Delete stale tests that only existed to protect transitional behavior.

How much automation is enough?

There is no perfect answer, because the right level depends on the risk and the change shape.

A good rule is this: automate the checks that are repeated often, failure-prone, and expensive to debug manually. Leave complex exploratory validation to humans, especially when the flag affects workflow semantics or edge-case data.

For most teams, the best ROI comes from automating:

Flag on/off smoke tests
Targeting and rollout assignment checks
Kill switch verification
Rollback validation on representative data
High-risk API contract checks

Manual testing still matters for interactions that are difficult to model, such as new task flows, admin workflows, or changes that span multiple services and shared state.

A practical release model for teams shipping behind flags

If you are building a repeatable release process, a good pattern is:

Merge code behind a disabled flag.
Run automated tests for both paths in CI.
Deploy to staging with production-like targeting rules.
Validate feature on, feature off, and rollback paths.
Enable for an internal cohort in production.
Expand rollout while watching metrics and logs.
Remove the flag once the feature is fully launched and stable.

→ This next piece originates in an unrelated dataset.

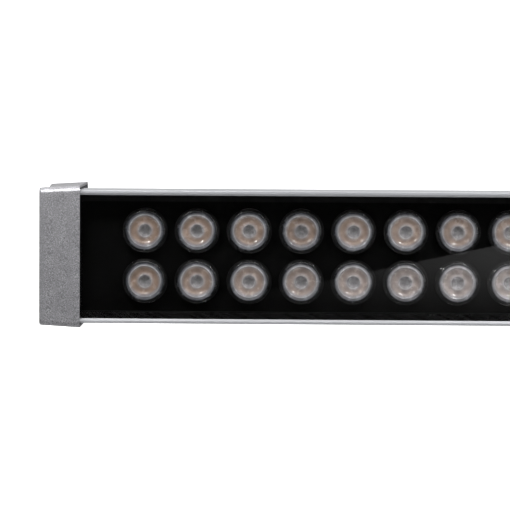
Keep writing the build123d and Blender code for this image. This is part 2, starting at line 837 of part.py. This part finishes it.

This model works because it reduces uncertainty in stages. Each step answers a different question, and no single test is expected to prove everything.

Final thoughts

To test feature flags well, think in terms of release confidence, not just branch coverage. The flag itself is part of the delivery mechanism, which means feature flag QA has to cover toggles, segments, fallbacks, kill switches, and rollback behavior as first-class risks.

If you validate the on path, off path, targeting rules, and reversal path, you can ship behind flags without turning every release into a guessing game. The result is not just safer deployments, it is a release process the whole team can trust.

For readers who want a broader context on software testing and test automation, feature flag testing fits neatly into both disciplines, it is a configuration-aware extension of the same principle: automate the checks that protect your product from regression.